→ Brief
Search the listing below for the string "pieces" and copy every line where it occurs.
○ ○ ○ ○ ○
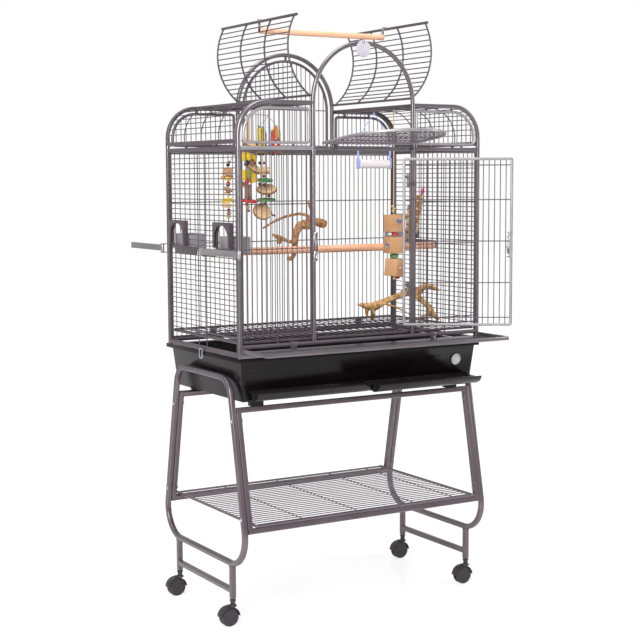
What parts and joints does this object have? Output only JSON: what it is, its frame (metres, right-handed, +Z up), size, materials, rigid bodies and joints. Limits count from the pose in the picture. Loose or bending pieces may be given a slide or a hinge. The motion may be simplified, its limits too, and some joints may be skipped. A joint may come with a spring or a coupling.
{
  "type": "bird cage",
  "caption": "Play-top wire bird cage with opening top flaps, arch door, front door, pull-out trays and a castored stand with a shelf.",
  "frame": {"origin": "floor, under the middle of the bounding box", "axes": "+X to the right along the front, +Y to the back, +Z up"},
  "size_m": [0.866, 0.9786, 1.6889],
  "materials": {
    "powder_coat": "hammered metallic grey-mauve powder coat",
    "black_plastic": "black moulded plastic, half gloss",
    "castor_plastic": "dark grey plastic",
    "cup_plastic": "grey plastic",
    "bright_steel": "plain steel",
    "perch_wood": "pale turned dowel",
    "brown_wood": "brown natural wood",
    "toy_mix": "wooden and coloured toy pieces",
    "leaf_strips": "dry leaf strips",
    "blue_plastic": "pale blue plastic"
  },
  "bodies": {
    "cage_and_stand": {"stand_end_left": "powder_coat", "stand_end_right": "powder_coat", "stand_frame_rear": "powder_coat", "stand_frame_front": "powder_coat", "shelf_grille": "powder_coat", "base_tub": "black_plastic", "badge_blank": "bright_steel", "front_frame": "powder_coat", "rear_frame": "powder_coat", "floor_grate": "powder_coat", "front_grille_left": "powder_coat", "front_grille_right": "powder_coat", "back_grille": "powder_coat", "gable_front_left": "powder_coat", "gable_front_right": "powder_coat", "gable_rear_left": "powder_coat", "gable_rear_right": "powder_coat", "gable_rear_middle": "powder_coat", "side_panel_left": "powder_coat", "side_panel_right": "powder_coat", "roof_left": "powder_coat", "roof_right": "powder_coat", "long_perch": "perch_wood", "perch_branch": "brown_wood", "floor_branch": "brown_wood"},
    "front_door_leaf": {"front_door": "powder_coat"},
    "door_latch_slider": {"door_latch": "blue_plastic"},
    "arch_door_leaf": {"arch_door": "powder_coat"},
    "arch_disc_turn": {"arch_disc": "bright_steel"},
    "flap_left_leaf": {"flap_left": "powder_coat", "top_perch": "perch_wood"},
    "flap_right_leaf": {"flap_right": "powder_coat"},
    "tray_left_slider": {"tray_left": "black_plastic"},
    "tray_right_slider": {"tray_right": "black_plastic"},
    "apron_lift": {"seed_apron": "powder_coat"},
    "hook_left": {"base_latch_left": "bright_steel"},
    "hook_right": {"base_latch_right": "bright_steel"},
    "swing_hanger": {"roller_swing": "blue_plastic"},
    "block_hanger": {"block_toy": "brown_wood"},
    "cluster_hanger": {"cluster_toy": "toy_mix"},
    "leaf_hanger": {"leaf_toy": "leaf_strips"},
    "hood_front_left": {"castor_hood_front_left": "castor_plastic"},
    "wheels_front_left": {"castor_wheels_front_left": "castor_plastic"},
    "cup_front_left": {"feeder_cup_front_left": "cup_plastic"},
    "arm_front_left": {"swing_arm_front_left": "powder_coat"},
    "hood_front_right": {"castor_hood_front_right": "castor_plastic"},
    "wheels_front_right": {"castor_wheels_front_right": "castor_plastic"},
    "hood_rear_left": {"castor_hood_rear_left": "castor_plastic"},
    "wheels_rear_left": {"castor_wheels_rear_left": "castor_plastic"},
    "cup_rear_left": {"feeder_cup_rear_left": "cup_plastic"},
    "arm_rear_left": {"swing_arm_rear_left": "powder_coat"},
    "hood_rear_right": {"castor_hood_rear_right": "castor_plastic"},
    "wheels_rear_right": {"castor_wheels_rear_right": "castor_plastic"},
    "cup_rear_right": {"feeder_cup_rear_right": "cup_plastic"},
    "arm_rear_right": {"swing_arm_rear_right": "powder_coat"}
  },
  "joints": [
    {"name": "castor_front_left_swivel", "type": "hinge", "parent": "cage_and_stand", "child": "hood_front_left", "pos_m": [-0.39076, -0.15012, 0.067], "axis": [0, 0, 1], "continuous": true},
    {"name": "castor_front_left_roll", "type": "hinge", "parent": "hood_front_left", "child": "wheels_front_left", "pos_m": [-0.40376, -0.15012, 0.026], "axis": [0, 1, 0], "continuous": true},
    {"name": "castor_front_right_swivel", "type": "hinge", "parent": "cage_and_stand", "child": "hood_front_right", "pos_m": [0.41384, -0.15012, 0.067], "axis": [0, 0, 1], "continuous": true},
    {"name": "castor_front_right_roll", "type": "hinge", "parent": "hood_front_right", "child": "wheels_front_right", "pos_m": [0.40084, -0.15012, 0.026], "axis": [0, 1, 0], "continuous": true},
    {"name": "castor_rear_left_swivel", "type": "hinge", "parent": "cage_and_stand", "child": "hood_rear_left", "pos_m": [-0.39076, 0.19368, 0.067], "axis": [0, 0, 1], "continuous": true},
    {"name": "castor_rear_left_roll", "type": "hinge", "parent": "hood_rear_left", "child": "wheels_rear_left", "pos_m": [-0.40376, 0.19368, 0.026], "axis": [0, 1, 0], "continuous": true},
    {"name": "castor_rear_right_swivel", "type": "hinge", "parent": "cage_and_stand", "child": "hood_rear_right", "pos_m": [0.41384, 0.19368, 0.067], "axis": [0, 0, 1], "continuous": true},
    {"name": "castor_rear_right_roll", "type": "hinge", "parent": "hood_rear_right", "child": "wheels_rear_right", "pos_m": [0.40084, 0.19368, 0.026], "axis": [0, 1, 0], "continuous": true},
    {"name": "front_door_hinge", "type": "hinge", "parent": "cage_and_stand", "child": "front_door_leaf", "pos_m": [0.15254, -0.21512, 1.05], "axis": [0, 0, 1], "range_deg": [-147, 20]},
    {"name": "door_latch_slide", "type": "slide", "parent": "front_door_leaf", "child": "door_latch_slider", "axis": [0, 0, 1], "range_m": [0, 0.012]},
    {"name": "arch_door_hinge", "type": "hinge", "parent": "cage_and_stand", "child": "arch_door_leaf", "pos_m": [0.01154, -0.21472, 1.3215], "axis": [1, 0, 0], "range_deg": [-79, 0]},
    {"name": "arch_disc_pivot", "type": "hinge", "parent": "cage_and_stand", "child": "arch_disc_turn", "pos_m": [0.00554, -0.20672, 1.618], "axis": [0, 1, 0], "range_deg": [-150, 150]},
    {"name": "flap_left_hinge", "type": "hinge", "parent": "cage_and_stand", "child": "flap_left_leaf", "pos_m": [-0.15846, 0.02178, 1.467], "axis": [0, -1, 0], "range_deg": [0, 30]},
    {"name": "flap_right_hinge", "type": "hinge", "parent": "cage_and_stand", "child": "flap_right_leaf", "pos_m": [0.18154, 0.02178, 1.467], "axis": [0, 1, 0], "range_deg": [0, 30]},
    {"name": "tray_left_slide", "type": "slide", "parent": "cage_and_stand", "child": "tray_left_slider", "axis": [0, -1, 0], "range_m": [-0.011, 0.33]},
    {"name": "tray_right_slide", "type": "slide", "parent": "cage_and_stand", "child": "tray_right_slider", "axis": [0, -1, 0], "range_m": [-0.041, 0.3]},
    {"name": "apron_lift_off", "type": "slide", "parent": "cage_and_stand", "child": "apron_lift", "axis": [0, 0, 1], "range_m": [0, 0.016]},
    {"name": "hook_left_hinge", "type": "hinge", "parent": "cage_and_stand", "child": "hook_left", "pos_m": [-0.39706, 0.02178, 0.7608], "axis": [0, 1, 0], "range_deg": [0, 95]},
    {"name": "hook_right_hinge", "type": "hinge", "parent": "cage_and_stand", "child": "hook_right", "pos_m": [0.42014, 0.02178, 0.7608], "axis": [0, -1, 0], "range_deg": [0, 95]},
    {"name": "cup_front_left_lift", "type": "slide", "parent": "cage_and_stand", "child": "cup_front_left", "axis": [0, 0, 1], "range_m": [0, 0.05]},
    {"name": "cup_rear_left_lift", "type": "slide", "parent": "cage_and_stand", "child": "cup_rear_left", "axis": [0, 0, 1], "range_m": [0, 0.05]},
    {"name": "cup_rear_right_lift", "type": "slide", "parent": "cage_and_stand", "child": "cup_rear_right", "axis": [0, 0, 1], "range_m": [0, 0.05]},
    {"name": "arm_front_left_hinge", "type": "hinge", "parent": "cage_and_stand", "child": "arm_front_left", "pos_m": [-0.40196, -0.22822, 1.025], "axis": [0, 0, 1], "range_deg": [0, 170]},
    {"name": "arm_rear_left_hinge", "type": "hinge", "parent": "cage_and_stand", "child": "arm_rear_left", "pos_m": [-0.40196, 0.25928, 1.025], "axis": [0, 0, 1], "range_deg": [0, 178]},
    {"name": "arm_rear_right_hinge", "type": "hinge", "parent": "cage_and_stand", "child": "arm_rear_right", "pos_m": [0.42504, 0.25928, 1.025], "axis": [0, 0, 1], "range_deg": [0, 178]},
    {"name": "swing_pivot", "type": "hinge", "parent": "cage_and_stand", "child": "swing_hanger", "pos_m": [0.18954, 0.02178, 1.4382], "axis": [1, 0, 0], "range_deg": [-9, 25]},
    {"name": "block_toy_pivot", "type": "hinge", "parent": "cage_and_stand", "child": "block_hanger", "pos_m": [0.22254, -0.03822, 1.4465], "axis": [1, 0, 0], "range_deg": [-15, 2.5]},
    {"name": "cluster_toy_pivot", "type": "hinge", "parent": "cage_and_stand", "child": "cluster_hanger", "pos_m": [-0.25046, 0.02178, 1.443], "axis": [1, 0, 0], "range_deg": [-15, 15]},
    {"name": "leaf_toy_pivot", "type": "hinge", "parent": "cage_and_stand", "child": "leaf_hanger", "pos_m": [0.36354, 0.02178, 1.43049], "axis": [1, 0, 0], "range_deg": [-8, 5]}
  ]
}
○ ○ ○ ○ ○
→ Solution to this exercise
What parts and joints does this object have? Output only JSON: what it is, its frame (metres, right-handed, +Z up), size, materials, rigid bodies and joints. Limits count from the pose in the picture. Loose or bending pieces may be given a slide or a hinge. The motion may be simplified, its limits too, and some joints may be skipped. A joint may come with a spring or a coupling.
    "toy_mix": "wooden and coloured toy pieces",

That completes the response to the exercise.